'Beeting' petroleum
October 5, 2011An enormous factory for Co.Pro.B, Italy's largest sugar producer, sits on the outskirts of the small northern town Minerbio. But it's not the sugar that Bio-on, a small company with its offices near the factory, is interested in - it's the sugar beet molasses that leaves the plant as trash.
Scientists at Bio-on have spent the last five years developing a way of turning the molasses into plastics.
The company mixes the sugar beet molasses with bacteria that feed on the sugar in a fermentation process that creates lactic acid, filtrates and polymers that can be used in the production of a biodegradable plastic called PHA.
Biodegradable plastics
"We can make a lot of things because it's possible to obtain several plastic formulations," Bio-on's head biologist Simone Begotti told Deutsche Welle. "We can replace polyethylene, polystyrene, polypropylene."
The company has developed biopolymers that can be used for both rigid and relaxed plastics and Begotti estimates that PHA could replace some 80 percent of the plastic in his lab.
"We're making plastics that can be destroyed in water when they have finished their life for use," Begotti said. "This can eliminate the island of objects that we see in our oceans and seas."
According to a study for the European Bioplastics Organization, which represents 75 bioplastics companies, the global market for bioplastics will more than double between 2011 and 2015, with capacity predicted to pass the million ton mark this year, up from 700,000 tons in 2010.
Still a small market
"Our study shows that biobased commodity plastics will make up the majority of production capacity in 2015," the study's author Hans-Josef Endres of the University of Applied Sciences and Arts of Hanover said in a statement. "Biodegradable materials will, however, also grow substantially and will reach about 700,000 tons by then."

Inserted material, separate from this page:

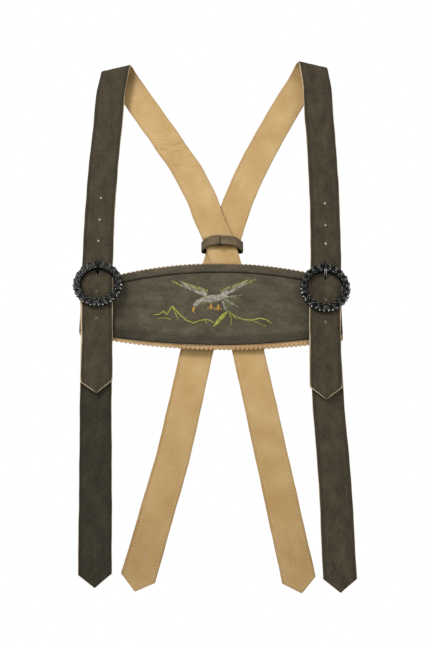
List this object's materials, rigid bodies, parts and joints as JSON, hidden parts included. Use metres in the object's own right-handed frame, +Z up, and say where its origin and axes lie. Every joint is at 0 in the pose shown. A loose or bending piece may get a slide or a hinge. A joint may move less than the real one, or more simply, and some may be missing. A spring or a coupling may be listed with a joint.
{
  "type": "suspenders",
  "caption": "Leather shoulder braces with a crossed back, an embroidered chest panel, round prong buckles and pointed buttonhole tabs.",
  "frame": {"origin": "on the shoulder line, midway between the two shoulder folds at the height of their inner tops", "axes": "+X to the right seen from the front, -Y the front, +Z up, as the suspenders hang"},
  "size_m": [0.3129, 0.0272, 0.6353],
  "materials": {
    "dark_suede": "matte dark olive-brown suede",
    "tan_lining": "smooth tan split leather",
    "panel_suede": "matte mottled olive-brown suede",
    "panel_backing": "tan leather with a pinked edge",
    "keeper_suede": "greyish tan suede",
    "blackened_metal": "blackened, worn bright on the high spots",
    "bar_steel": "plain steel",
    "prong_steel": "silvery, darkened at the tip",
    "black_thread": "waxed thread",
    "bird_thread": "satin stitch",
    "lime_thread": "satin stitch",
    "orange_thread": "satin stitch"
  },
  "bodies": {
    "back_section": {"left_shoulder_suede": "dark_suede", "left_shoulder_lining": "tan_lining", "right_shoulder_suede": "dark_suede", "right_shoulder_lining": "tan_lining"},
    "front_section": {"chest_panel_face": "panel_suede", "chest_panel_backing": "panel_backing", "panel_topstitch": "black_thread", "embroidery_bird": "bird_thread", "embroidery_ridge": "lime_thread", "embroidery_accent": "orange_thread", "left_front_suede": "dark_suede", "left_front_lining": "tan_lining", "left_tab_suede": "dark_suede", "left_tab_lining": "tan_lining", "right_front_suede": "dark_suede", "right_front_lining": "tan_lining", "right_tab_suede": "dark_suede", "right_tab_lining": "tan_lining"},
    "keeper": {"keeper_loop": "keeper_suede", "keeper_seam": "black_thread"},
    "left_buckle": {"left_buckle_frame": "blackened_metal", "left_buckle_bar": "bar_steel"},
    "left_prong": {"left_buckle_prong": "prong_steel"},
    "left_tail": {"left_tail_suede": "dark_suede", "left_tail_lining": "tan_lining"},
    "left_front_tab": {"left_tab_end_suede": "dark_suede", "left_tab_end_lining": "tan_lining"},
    "left_back_tab": {"left_back_tab_suede": "dark_suede", "left_back_tab_lining": "tan_lining"},
    "right_buckle": {"right_buckle_frame": "blackened_metal", "right_buckle_bar": "bar_steel"},
    "right_prong": {"right_buckle_prong": "prong_steel"},
    "right_tail": {"right_tail_suede": "dark_suede", "right_tail_lining": "tan_lining"},
    "right_front_tab": {"right_tab_end_suede": "dark_suede", "right_tab_end_lining": "tan_lining"},
    "right_back_tab": {"right_back_tab_suede": "dark_suede", "right_back_tab_lining": "tan_lining"}
  },
  "joints": [
    {"name": "shoulder_fold", "type": "hinge", "parent": "back_section", "child": "front_section", "pos_m": [0, -0.01, -0.019], "axis": [-1, 0, 0], "range_deg": [0, 45]},
    {"name": "keeper_slide", "type": "slide", "parent": "back_section", "child": "keeper", "axis": [0, 0, 1], "range_m": [-0.015, 0.001]},
    {"name": "left_buckle_rock", "type": "hinge", "parent": "front_section", "child": "left_buckle", "pos_m": [-0.1329, -0.0073, -0.293], "axis": [1, 0, 0], "range_deg": [-2, 2], "stiffness_Nm_per_rad": 0.05},
    {"name": "left_prong_pivot", "type": "hinge", "parent": "left_buckle", "child": "left_prong", "pos_m": [-0.1329, -0.0073, -0.293], "axis": [1, 0, 0], "range_deg": [0, 6]},
    {"name": "left_tail_flex", "type": "hinge", "parent": "front_section", "child": "left_tail", "pos_m": [-0.1317, -0.01, -0.327], "axis": [-0.999, 0, -0.0454], "range_deg": [0, 60]},
    {"name": "left_front_tab_flex", "type": "hinge", "parent": "front_section", "child": "left_front_tab", "pos_m": [-0.1275, -0.0074, -0.439], "axis": [-0.9993, 0, -0.0369], "range_deg": [-40, 40]},
    {"name": "left_back_tab_flex", "type": "hinge", "parent": "back_section", "child": "left_back_tab", "pos_m": [0.05747, 0.0036, -0.47], "axis": [-0.9811, 0, -0.1933], "range_deg": [-40, 40]},
    {"name": "right_buckle_rock", "type": "hinge", "parent": "front_section", "child": "right_buckle", "pos_m": [0.1244, -0.0073, -0.297], "axis": [1, 0, 0], "range_deg": [-2, 2], "stiffness_Nm_per_rad": 0.05},
    {"name": "right_prong_pivot", "type": "hinge", "parent": "right_buckle", "child": "right_prong", "pos_m": [0.1244, -0.0073, -0.297], "axis": [1, 0, 0], "range_deg": [0, 6]},
    {"name": "right_tail_flex", "type": "hinge", "parent": "front_section", "child": "right_tail", "pos_m": [0.1222, -0.01, -0.331], "axis": [-0.9995, 0, 0.0314], "range_deg": [0, 60]},
    {"name": "right_front_tab_flex", "type": "hinge", "parent": "front_section", "child": "right_front_tab", "pos_m": [0.12508, -0.0074, -0.446], "axis": [-1, 0, -0.0046], "range_deg": [-40, 40]},
    {"name": "right_back_tab_flex", "type": "hinge", "parent": "back_section", "child": "right_back_tab", "pos_m": [-0.04296, 0.0064, -0.48], "axis": [-0.9656, 0, 0.2602], "range_deg": [-40, 40]}
  ]
}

Despite the growth, the market for bioplastics remains small compared to that of oil-based plastics. The Association of the Plastics Producing Industries estimated total plastic consumption to be at 270 million tons in 2010. The chairman of the board of European Bioplastics, Harald Käb, said he believed bioplastics could be substituted for between five and ten percent of the total EU plastics market.
The researchers at Bio-on aren't the only ones working to create a biodegradable plastic. The chemical companies BASF, Braskem and Dow also have bioplastic products and are increasing their bioplastic manufacturing capabilities.
Keeping food on plates
Traditional plastics are made from petroleum and in addition to being a non-renewable resource are also responsible for land and sea pollution. With rising oil prices many companies have started using starchy carbon sources like corn and potatoes for their alternatives.
But Bio-on's co-founder Marco Astorri said his company's sugar beet bioplastic is unique in that it uses waste - rather than the viable food crops that often go into biofuels and bioplastics made from grains or potatoes.
"We only use waste material because it's crazy to use food material and convert it into plastic," Astorri told Deutsche Welle, adding that the process also avoids using genetically modified plants or chemical solvents. "We only use water and mechanical machines to extract the biopolymers."
Beppe Croce, the head of the non-food agriculture section of Legambiente, Italy's biggest environmental organization, says it is important that the world learns to make the most of agriculture and its waste.
"Bioplastics are one part of a great challenge in the world, and especially Europe, to produce bio-based products instead of petrochemical products," Croce told Deutsche Welle.
"We have to produce food, feed, energy and chemicals from agriculture," he said. "We must do things very well and this depends how we utilize agriculture and natural resources."